Lamport Manufacturing Supply Co. v. United States

Graham, Judge,

delivered the opinion of the court:

The plaintiff is suing to recover a sum which is admittedly due it. Its claim grows out of a sale to it of surplus war property, for which it paid the full amount of its bid. A small portion of the material was delivered to it, and, thereafter, the defendant, finding that it was unable to deliver the balance, notified plaintiff that the contract was canceled and that a credit had been given it for the undelivered portion of the goods at the purchase price. Plaintiff repeatedly requested the payment of this credit, but it was refused. Thereupon it sued in this court. It was entitled at least to a refund of this balance of the purchase money. Shanhouse v. United States, 61 C. Cls. 840; Brody v. United States, 64 C. Cls. 538, decided February 20, 1928; and Hummel, trustee, v. United States, 58 C. Cls. 489, 494.

In defense defendant has interposed fifteen counterclaims, involving unsettled and contested matters in each case, as it claims, between it and the plaintiff. Each counterclaim grows out of a sale or attempted sale of surplus war material. It is to be noted that each one is in itself a lawsuit.

The purchase involved in the plaintiff’s claim was made on March 10,1920, and the rescission of the sale was on April 18, 1921. The sales in 12 of the counterclaims were made between August 30, 1920, and June 25, 1921, one in July, 1921, and one in September, 1919. The plaintiff’s petition was filed on November 21, 1923; the defendant’s counterclaim on April 29, 1926. It will be seen that the greater number of these claims were over three years old at the time of the filing of plaintiff’s petition, and over five years old at the time of the filing of the counterclaim, and had been allowed to sleep in the department without any action being-taken against the plaintiff or any effort being made by action to collect them prior to this suit.

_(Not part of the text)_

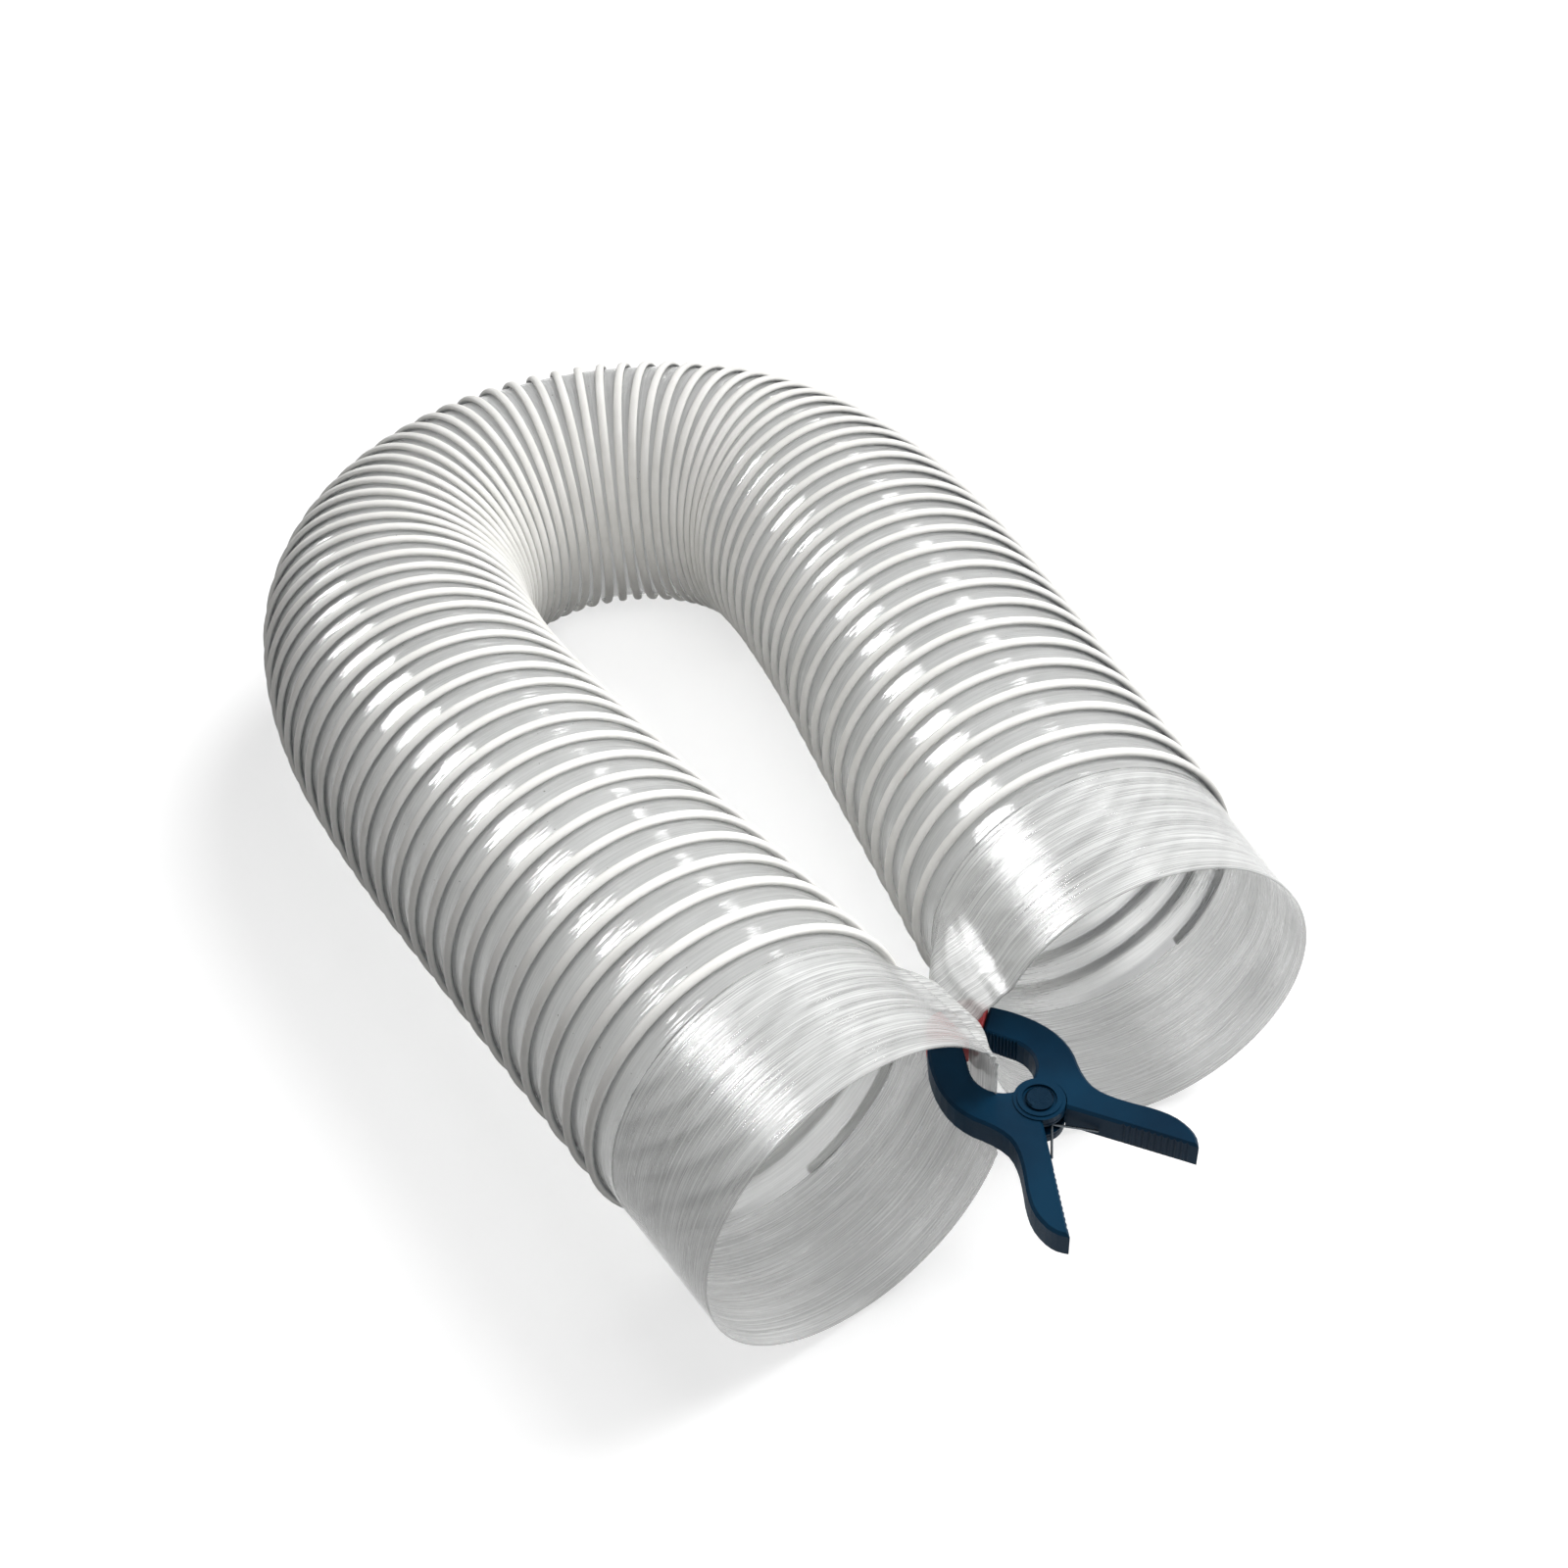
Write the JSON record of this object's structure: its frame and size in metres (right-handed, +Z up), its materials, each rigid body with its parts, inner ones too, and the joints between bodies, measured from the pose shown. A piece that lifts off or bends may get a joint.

*608Nearly all of these alleged sales were effected through the-medium of advertisements, submission of bids, and acceptance thereof.

In each case the bidder, the plaintiff in this case,, was required before acceptance to deposit 10% of the purchase price with the defendant as “ liquidated damages ” in case of failure to carry out the contract of sale. As a net result of the deposits in some of these cases the Government collected and retained the equivalent of about $21,000.

A number of suits have been heard in this court involving a great variety of material and growing out of sales of surplus war supplies. These materials were stored at different points in the United States as the utilization of them required. Some of the supplies were perishable, some inadequately stored and protected, and nearly all were depreciating in value with the passing of time. They could not be used by the Government in time of peace. Congress therefore authorized their sale by passing the act of July 9, 1918, 40 Stat. 850, giving the President full power to dispose of all surplus material upon such terms as he deemed expedient, and, as we held in the case of Levy & Brothers v. United States, 63 C. Cls. 126, he was thus authorized to make these sales through the head of any executive department, to make regulations controlling them and naming terms and conditions, and to provide for adjustments of claims arising out of the sales when the circumstances warranted it.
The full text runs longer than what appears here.